#### WORK INSTRUCTIONS:
Copy the listing below line for line, starting at its first line and ending with the line that has "# Butt hinges: odd" in it. Add nothing.

-- START SOURCE MATERIAL --

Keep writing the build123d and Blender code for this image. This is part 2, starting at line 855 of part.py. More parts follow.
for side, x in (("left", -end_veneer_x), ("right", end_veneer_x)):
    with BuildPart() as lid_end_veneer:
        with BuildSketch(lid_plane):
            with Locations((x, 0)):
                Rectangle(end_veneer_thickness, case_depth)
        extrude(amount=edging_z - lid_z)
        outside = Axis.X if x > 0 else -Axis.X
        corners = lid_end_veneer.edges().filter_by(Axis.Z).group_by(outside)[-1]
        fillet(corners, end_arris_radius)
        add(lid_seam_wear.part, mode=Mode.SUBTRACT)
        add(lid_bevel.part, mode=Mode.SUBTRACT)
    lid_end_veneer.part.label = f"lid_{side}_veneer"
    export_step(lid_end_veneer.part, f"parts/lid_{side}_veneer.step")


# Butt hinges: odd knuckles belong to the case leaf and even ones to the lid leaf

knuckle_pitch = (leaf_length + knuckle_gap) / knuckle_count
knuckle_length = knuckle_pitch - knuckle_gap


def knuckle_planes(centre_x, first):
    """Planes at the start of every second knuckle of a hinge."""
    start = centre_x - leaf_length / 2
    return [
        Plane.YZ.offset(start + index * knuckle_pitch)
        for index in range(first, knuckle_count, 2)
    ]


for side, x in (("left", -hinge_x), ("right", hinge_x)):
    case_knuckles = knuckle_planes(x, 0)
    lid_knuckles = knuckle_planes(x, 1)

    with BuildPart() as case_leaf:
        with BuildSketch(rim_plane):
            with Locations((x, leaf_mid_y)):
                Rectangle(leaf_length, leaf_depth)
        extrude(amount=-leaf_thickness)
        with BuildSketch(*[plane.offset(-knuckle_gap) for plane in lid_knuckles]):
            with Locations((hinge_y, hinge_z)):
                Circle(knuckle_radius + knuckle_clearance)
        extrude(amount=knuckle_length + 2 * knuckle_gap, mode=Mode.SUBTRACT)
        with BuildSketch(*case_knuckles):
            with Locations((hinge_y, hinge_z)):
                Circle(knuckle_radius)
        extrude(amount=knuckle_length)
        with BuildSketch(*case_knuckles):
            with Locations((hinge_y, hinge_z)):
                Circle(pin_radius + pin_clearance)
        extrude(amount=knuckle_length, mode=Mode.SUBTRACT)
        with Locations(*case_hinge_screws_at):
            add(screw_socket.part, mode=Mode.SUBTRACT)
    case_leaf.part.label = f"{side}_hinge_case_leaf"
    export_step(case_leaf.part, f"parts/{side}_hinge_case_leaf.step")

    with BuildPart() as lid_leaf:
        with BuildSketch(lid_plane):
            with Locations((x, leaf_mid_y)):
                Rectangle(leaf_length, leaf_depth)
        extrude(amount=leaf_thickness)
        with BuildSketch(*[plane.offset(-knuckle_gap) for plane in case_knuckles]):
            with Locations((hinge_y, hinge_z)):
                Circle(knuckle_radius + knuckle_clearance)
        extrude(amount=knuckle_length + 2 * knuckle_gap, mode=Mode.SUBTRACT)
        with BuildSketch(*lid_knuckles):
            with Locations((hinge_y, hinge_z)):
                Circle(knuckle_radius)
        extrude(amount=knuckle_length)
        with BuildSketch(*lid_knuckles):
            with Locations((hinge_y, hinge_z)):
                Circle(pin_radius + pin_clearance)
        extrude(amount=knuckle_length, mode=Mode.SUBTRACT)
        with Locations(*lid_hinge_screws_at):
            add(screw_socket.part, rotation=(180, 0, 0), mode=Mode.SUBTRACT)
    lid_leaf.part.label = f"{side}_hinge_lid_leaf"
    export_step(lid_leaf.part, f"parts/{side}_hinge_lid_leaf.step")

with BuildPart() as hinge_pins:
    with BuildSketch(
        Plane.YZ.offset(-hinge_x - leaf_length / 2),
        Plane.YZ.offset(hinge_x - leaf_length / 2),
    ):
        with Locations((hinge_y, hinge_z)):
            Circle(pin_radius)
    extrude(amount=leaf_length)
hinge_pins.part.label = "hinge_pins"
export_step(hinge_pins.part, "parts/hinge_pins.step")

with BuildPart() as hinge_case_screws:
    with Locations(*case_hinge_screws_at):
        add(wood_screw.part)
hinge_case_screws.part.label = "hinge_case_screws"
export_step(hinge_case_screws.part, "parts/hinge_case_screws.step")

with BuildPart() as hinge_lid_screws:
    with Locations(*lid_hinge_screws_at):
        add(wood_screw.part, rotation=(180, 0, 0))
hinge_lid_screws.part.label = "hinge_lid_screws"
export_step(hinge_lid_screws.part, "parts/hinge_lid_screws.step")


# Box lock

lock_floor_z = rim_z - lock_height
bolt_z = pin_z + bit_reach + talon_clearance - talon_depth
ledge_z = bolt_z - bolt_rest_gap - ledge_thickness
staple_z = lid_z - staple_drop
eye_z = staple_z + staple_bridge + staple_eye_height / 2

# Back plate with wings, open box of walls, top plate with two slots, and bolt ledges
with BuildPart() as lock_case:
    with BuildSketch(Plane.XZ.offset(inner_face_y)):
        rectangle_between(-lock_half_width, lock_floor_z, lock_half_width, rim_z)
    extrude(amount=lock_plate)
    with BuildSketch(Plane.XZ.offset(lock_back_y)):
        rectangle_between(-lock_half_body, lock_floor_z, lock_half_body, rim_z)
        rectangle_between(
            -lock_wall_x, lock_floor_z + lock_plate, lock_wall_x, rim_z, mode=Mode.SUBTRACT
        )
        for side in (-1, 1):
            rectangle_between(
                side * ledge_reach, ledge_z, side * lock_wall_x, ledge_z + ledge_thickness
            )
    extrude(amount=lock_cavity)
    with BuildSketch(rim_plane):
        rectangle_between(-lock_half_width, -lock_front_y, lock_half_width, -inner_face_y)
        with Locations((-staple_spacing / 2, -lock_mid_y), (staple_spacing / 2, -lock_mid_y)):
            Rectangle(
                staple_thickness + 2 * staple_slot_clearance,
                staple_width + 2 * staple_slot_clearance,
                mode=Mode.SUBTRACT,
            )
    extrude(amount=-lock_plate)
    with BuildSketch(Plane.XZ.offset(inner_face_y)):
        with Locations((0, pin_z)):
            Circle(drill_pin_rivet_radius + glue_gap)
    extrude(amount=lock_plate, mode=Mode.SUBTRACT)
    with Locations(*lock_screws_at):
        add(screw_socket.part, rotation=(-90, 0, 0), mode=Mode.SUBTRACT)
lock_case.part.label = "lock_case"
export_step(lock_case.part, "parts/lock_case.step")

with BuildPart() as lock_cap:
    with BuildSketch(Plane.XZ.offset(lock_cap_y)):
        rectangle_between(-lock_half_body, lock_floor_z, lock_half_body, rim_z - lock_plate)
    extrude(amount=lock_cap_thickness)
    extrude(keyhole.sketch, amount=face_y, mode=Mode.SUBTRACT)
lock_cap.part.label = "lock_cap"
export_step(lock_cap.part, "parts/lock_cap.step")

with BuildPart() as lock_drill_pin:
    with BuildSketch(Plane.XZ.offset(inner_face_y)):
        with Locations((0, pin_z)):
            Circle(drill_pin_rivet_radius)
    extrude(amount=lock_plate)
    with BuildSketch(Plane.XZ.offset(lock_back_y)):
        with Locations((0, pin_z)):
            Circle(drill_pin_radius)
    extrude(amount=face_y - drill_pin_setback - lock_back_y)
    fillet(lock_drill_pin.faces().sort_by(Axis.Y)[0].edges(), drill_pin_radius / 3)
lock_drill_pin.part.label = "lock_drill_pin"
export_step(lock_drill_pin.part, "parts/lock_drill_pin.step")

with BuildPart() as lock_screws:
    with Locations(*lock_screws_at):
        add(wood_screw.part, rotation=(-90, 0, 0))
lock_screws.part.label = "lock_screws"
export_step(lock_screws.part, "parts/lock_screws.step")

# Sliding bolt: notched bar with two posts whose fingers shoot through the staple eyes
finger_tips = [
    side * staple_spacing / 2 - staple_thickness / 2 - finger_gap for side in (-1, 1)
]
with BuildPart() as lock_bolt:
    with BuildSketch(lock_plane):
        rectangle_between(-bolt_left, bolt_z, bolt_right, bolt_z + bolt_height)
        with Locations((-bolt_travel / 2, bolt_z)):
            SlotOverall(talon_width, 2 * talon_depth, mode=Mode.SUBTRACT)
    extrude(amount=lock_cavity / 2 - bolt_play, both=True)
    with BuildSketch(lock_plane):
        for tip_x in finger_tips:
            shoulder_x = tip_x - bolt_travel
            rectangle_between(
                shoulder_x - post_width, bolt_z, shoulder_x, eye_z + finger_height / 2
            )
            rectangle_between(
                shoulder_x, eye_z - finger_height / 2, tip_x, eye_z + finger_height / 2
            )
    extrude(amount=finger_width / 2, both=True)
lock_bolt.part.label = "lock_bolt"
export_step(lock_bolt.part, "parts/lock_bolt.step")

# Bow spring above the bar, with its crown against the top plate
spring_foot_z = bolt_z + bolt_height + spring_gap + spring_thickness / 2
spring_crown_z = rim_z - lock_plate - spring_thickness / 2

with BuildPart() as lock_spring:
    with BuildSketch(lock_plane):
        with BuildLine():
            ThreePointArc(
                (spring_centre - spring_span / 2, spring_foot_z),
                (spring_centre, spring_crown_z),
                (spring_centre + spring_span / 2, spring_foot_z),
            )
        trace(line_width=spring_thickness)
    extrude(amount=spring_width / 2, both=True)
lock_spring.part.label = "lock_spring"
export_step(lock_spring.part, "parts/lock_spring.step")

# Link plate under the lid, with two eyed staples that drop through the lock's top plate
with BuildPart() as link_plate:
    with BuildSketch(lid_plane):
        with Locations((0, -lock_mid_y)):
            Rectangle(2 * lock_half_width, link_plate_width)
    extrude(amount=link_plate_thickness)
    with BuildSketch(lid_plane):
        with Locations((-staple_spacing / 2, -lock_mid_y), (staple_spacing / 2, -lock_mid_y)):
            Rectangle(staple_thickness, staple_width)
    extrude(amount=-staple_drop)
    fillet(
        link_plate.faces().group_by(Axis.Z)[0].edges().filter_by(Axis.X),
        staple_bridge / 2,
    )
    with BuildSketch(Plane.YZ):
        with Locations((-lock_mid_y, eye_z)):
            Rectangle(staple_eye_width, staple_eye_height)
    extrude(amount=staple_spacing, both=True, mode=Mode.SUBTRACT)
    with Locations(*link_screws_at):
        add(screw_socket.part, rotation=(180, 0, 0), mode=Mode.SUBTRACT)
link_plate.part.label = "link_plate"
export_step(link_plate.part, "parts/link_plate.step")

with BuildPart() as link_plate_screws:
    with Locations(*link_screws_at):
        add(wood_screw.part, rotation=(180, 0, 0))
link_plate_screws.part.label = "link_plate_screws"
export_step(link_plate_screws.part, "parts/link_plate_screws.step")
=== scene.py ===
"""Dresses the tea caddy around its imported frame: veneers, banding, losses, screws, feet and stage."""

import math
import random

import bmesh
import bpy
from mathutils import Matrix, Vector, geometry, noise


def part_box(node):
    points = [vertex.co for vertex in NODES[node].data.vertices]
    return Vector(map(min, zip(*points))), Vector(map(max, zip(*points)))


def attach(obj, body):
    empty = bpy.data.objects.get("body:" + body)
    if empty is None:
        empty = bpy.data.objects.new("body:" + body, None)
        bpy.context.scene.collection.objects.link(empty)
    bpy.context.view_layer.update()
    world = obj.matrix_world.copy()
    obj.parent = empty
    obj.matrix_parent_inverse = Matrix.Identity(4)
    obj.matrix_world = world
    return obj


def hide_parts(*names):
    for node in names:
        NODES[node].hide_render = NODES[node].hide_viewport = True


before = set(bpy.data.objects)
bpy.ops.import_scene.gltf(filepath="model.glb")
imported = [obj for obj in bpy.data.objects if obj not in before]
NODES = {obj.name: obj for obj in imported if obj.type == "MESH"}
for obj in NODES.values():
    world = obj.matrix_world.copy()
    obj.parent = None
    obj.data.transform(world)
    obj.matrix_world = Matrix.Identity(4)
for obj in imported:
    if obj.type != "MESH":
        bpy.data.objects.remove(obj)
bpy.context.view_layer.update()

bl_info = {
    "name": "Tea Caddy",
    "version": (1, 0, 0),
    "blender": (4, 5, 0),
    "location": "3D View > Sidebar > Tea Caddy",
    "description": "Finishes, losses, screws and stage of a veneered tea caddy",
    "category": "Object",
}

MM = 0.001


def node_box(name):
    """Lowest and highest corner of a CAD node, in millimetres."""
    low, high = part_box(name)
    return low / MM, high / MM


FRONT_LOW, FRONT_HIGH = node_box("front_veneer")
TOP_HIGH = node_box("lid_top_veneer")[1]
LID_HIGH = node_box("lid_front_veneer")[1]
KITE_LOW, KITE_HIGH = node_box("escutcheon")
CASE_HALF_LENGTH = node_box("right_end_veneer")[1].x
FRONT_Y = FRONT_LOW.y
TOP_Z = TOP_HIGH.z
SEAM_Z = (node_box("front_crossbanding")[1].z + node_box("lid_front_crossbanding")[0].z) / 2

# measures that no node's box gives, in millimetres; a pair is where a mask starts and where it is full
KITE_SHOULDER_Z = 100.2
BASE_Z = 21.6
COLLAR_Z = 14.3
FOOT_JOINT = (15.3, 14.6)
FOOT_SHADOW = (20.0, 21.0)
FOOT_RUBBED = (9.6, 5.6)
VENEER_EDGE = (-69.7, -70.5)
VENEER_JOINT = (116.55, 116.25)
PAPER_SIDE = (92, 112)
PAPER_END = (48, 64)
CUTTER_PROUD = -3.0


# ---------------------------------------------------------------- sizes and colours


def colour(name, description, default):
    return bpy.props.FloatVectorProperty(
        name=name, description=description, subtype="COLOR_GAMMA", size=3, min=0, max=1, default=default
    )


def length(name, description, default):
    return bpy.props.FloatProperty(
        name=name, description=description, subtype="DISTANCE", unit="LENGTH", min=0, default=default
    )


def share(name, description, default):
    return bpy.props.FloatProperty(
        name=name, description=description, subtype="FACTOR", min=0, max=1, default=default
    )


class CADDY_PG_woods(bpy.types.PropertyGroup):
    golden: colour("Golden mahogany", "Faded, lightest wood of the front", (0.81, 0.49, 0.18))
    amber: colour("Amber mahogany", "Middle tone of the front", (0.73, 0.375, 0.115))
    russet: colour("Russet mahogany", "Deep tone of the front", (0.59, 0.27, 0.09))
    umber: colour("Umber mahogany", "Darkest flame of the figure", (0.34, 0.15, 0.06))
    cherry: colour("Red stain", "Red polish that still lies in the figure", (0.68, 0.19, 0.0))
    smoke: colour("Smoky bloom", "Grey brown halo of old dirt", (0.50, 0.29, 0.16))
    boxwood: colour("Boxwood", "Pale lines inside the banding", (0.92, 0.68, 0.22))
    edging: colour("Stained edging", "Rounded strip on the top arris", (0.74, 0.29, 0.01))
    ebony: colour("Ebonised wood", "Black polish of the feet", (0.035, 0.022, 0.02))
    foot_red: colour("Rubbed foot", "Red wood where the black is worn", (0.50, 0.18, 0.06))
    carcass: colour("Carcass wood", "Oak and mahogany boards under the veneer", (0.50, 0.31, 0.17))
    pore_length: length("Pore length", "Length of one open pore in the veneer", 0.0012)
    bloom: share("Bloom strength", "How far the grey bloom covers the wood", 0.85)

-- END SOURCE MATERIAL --

#### ANSWER TO THIS TASK:
Keep writing the build123d and Blender code for this image. This is part 2, starting at line 855 of part.py. More parts follow.
for side, x in (("left", -end_veneer_x), ("right", end_veneer_x)):
    with BuildPart() as lid_end_veneer:
        with BuildSketch(lid_plane):
            with Locations((x, 0)):
                Rectangle(end_veneer_thickness, case_depth)
        extrude(amount=edging_z - lid_z)
        outside = Axis.X if x > 0 else -Axis.X
        corners = lid_end_veneer.edges().filter_by(Axis.Z).group_by(outside)[-1]
        fillet(corners, end_arris_radius)
        add(lid_seam_wear.part, mode=Mode.SUBTRACT)
        add(lid_bevel.part, mode=Mode.SUBTRACT)
    lid_end_veneer.part.label = f"lid_{side}_veneer"
    export_step(lid_end_veneer.part, f"parts/lid_{side}_veneer.step")


# Butt hinges: odd knuckles belong to the case leaf and even ones to the lid leaf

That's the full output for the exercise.